The objective of this study was to determine if prior exposure of rat hearts to
S-nitrosocysteine (CysNO) was able to provide protection against
reperfusion injury. We probed NO release using the extracellular NO scavenger
oxyhemoglobin (oxyHb), and we examined the involvement of the
amino acid transport system L (L-AT), a known transporter of CysNO, using the L-AT competitor,
L-leucine (L-Leu). Isolated (9- to 12-week-old Wistar male) rat hearts (six to eight per group) were perfused with CysNO (10 microM) for 30 min with or without the L-AT competitor L-Leu (1 mM) before 30 min of
ischemia. Cardiac function was assessed before, during, and
after treatment and during 120 min of reperfusion after
ischemia. Functional recovery (rate-pressure product) was significantly improved in the CysNO group compared to hearts in the CysNO+L-Leu group and the control group (p<0.05).
Necrosis, measured by
triphenyltetrazolium chloride staining, was significantly reduced in CysNO hearts (p<0.05) and this improvement was reversed by L-Leu. The NO scavenger oxyHb (20 microM) was perfused either concomitant with CysNO or just before
ischemia.
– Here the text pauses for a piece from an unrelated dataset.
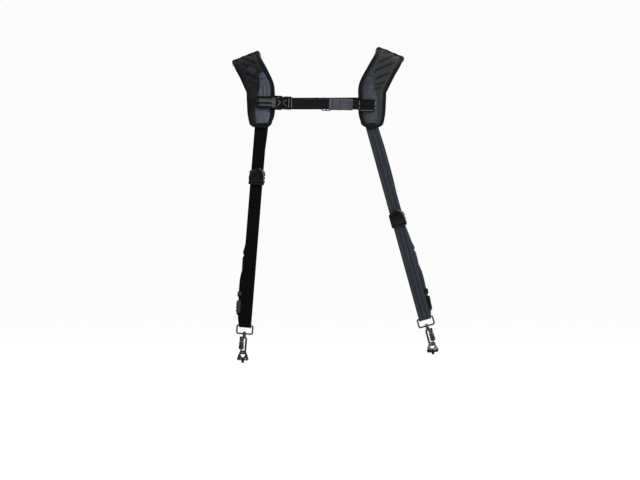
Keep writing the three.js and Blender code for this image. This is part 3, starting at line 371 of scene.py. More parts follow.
def sweep(path, radius, sides):
    """Round bar along points, none of whose runs points along Y."""
    path = np.asarray(path, float)
    last = len(path) - 1
    radii = np.broadcast_to(radius, (last + 1,))
    angles = (np.arange(sides) + 0.5) * 2 * math.pi / sides
    rings = []
    for i, point in enumerate(path):
        across = unit(np.cross([0, 1, 0], path[min(i + 1, last)] - path[max(i - 1, 0)]))
        rim = np.outer(np.cos(angles), across) + np.outer(np.sin(angles), [0, 1, 0])
        rings.append(point + radii[i] * rim)
    return loft(rings)


def rounded_run(corners, radius, closed=False, steps=6):
    """Points along straight runs with round corners between them."""
    corners = [np.asarray(c, float) for c in corners]
    points = []
    for i, corner in enumerate(corners):
        if not closed and i in (0, len(corners) - 1):
            points.append(corner)
            continue
        into = unit(corner - corners[i - 1])
        out = unit(corners[(i + 1) % len(corners)] - corner)
        turn = math.acos(np.clip(into @ out, -1, 1))
        reach = radius * math.tan(turn / 2)
        start = corner - reach * into
        side_way = unit(out - (out @ into) * into)
        for k in range(steps + 1):
            angle = turn * k / steps
            points.append(start + radius * math.sin(angle) * into + radius * (1 - math.cos(angle)) * side_way)
    return points


def rounded_box(width, height, radius, x=0.0, y=0.0):
    """Outline of a rounded rectangle, counterclockwise."""
    a, b = width / 2, height / 2
    corners = [(x + a, y - b), (x + a, y + b), (x - a, y + b), (x - a, y - b)]
    return rounded_run(corners, radius, closed=True, steps=5)


def circle(radius, x=0.0, y=0.0, sides=28):
    angles = np.arange(sides) * 2 * math.pi / sides
    return [(x + radius * math.cos(a), y + radius * math.sin(a)) for a in angles]


def plate(loops, thick, edge, steps=2):
    """Plate in the XZ plane, centred on Y = 0, with round edges. The loops after its rim are holes."""
    curve = bpy.data.curves.new("outline", "CURVE")
    curve.dimensions = "2D"
    curve.fill_mode = "BOTH"
    curve.extrude = thick / 2 - edge
    curve.bevel_depth = edge
    curve.bevel_resolution = steps
    curve.offset = -edge
    for number, outline in enumerate(loops):
        points = list(outline) if number == 0 else list(outline)[::-1]
        run = curve.splines.new("POLY")
        run.points.add(len(points) - 1)
        for knot, (x, z) in zip(run.points, points):
            knot.co = (x, z, 0, 1)
        run.use_cyclic_u = True
    holder = bpy.data.objects.new("outline", curve)
    bpy.context.scene.collection.objects.link(holder)
    mesh = bpy.data.meshes.new_from_object(holder.evaluated_get(bpy.context.evaluated_depsgraph_get()))
    work = bmesh.new()
    work.from_mesh(mesh)
    bmesh.ops.remove_doubles(work, verts=work.verts, dist=1e-3)
    points = [(v.co.x, -v.co.z, v.co.y) for v in work.verts]
    faces = [tuple(v.index for v in face.verts) for face in work.faces]
    work.free()
    bpy.data.objects.remove(holder)
    bpy.data.curves.remove(curve)
    bpy.data.meshes.remove(mesh)
    return Shape().add(points, faces)


def dome(outline, rows):
    """Body over an outline in the XZ plane. Each row shrinks the outline to a share and sets its Y."""
    outline = np.asarray(outline, float)
    middle = outline.mean(axis=0)
    rings = []
    for share, y in rows:
        flat = middle + (outline - middle) * share
        rings.append(np.column_stack([flat[:, 0], np.full(len(flat), y), flat[:, 1]]))
    return loft(rings)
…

In neither case did oxyHb affect the cardioprotection afforded by CysNO. OxyHb alone, given in either time window, did not alter the course of
ischemia-reperfusion injury. When
nitrite was used in place of CysNO, no protective effects were observed. Perfusion with CysNO increased tissue
S-nitrosothiol (RSNO) levels from an unmeasurable background to a value of about 15.7+/-4.1 pmol RSNO/mg
protein, as measured by triiodide-based chemiluminescence in the presence and absence of
mercury(II)
chloride. In the presence of L-Leu, this value dropped to 0.4+/-0.3 pmol RSNO/mg
protein. This study demonstrates that exposure to CysNO before
ischemia increases tissue
S-nitrosothiol levels, improves postischemic contractile dysfunction, and attenuates
necrosis. The mechanism of cardioprotection requires the uptake of CysNO via the L-AT and does not seem to involve NO release either during CysNO exposure or during
ischemia. This suggests that the protective effects of CysNO are mediated through the posttranslational modification of cellular
proteins through an NO-independent transnitrosation mechanism.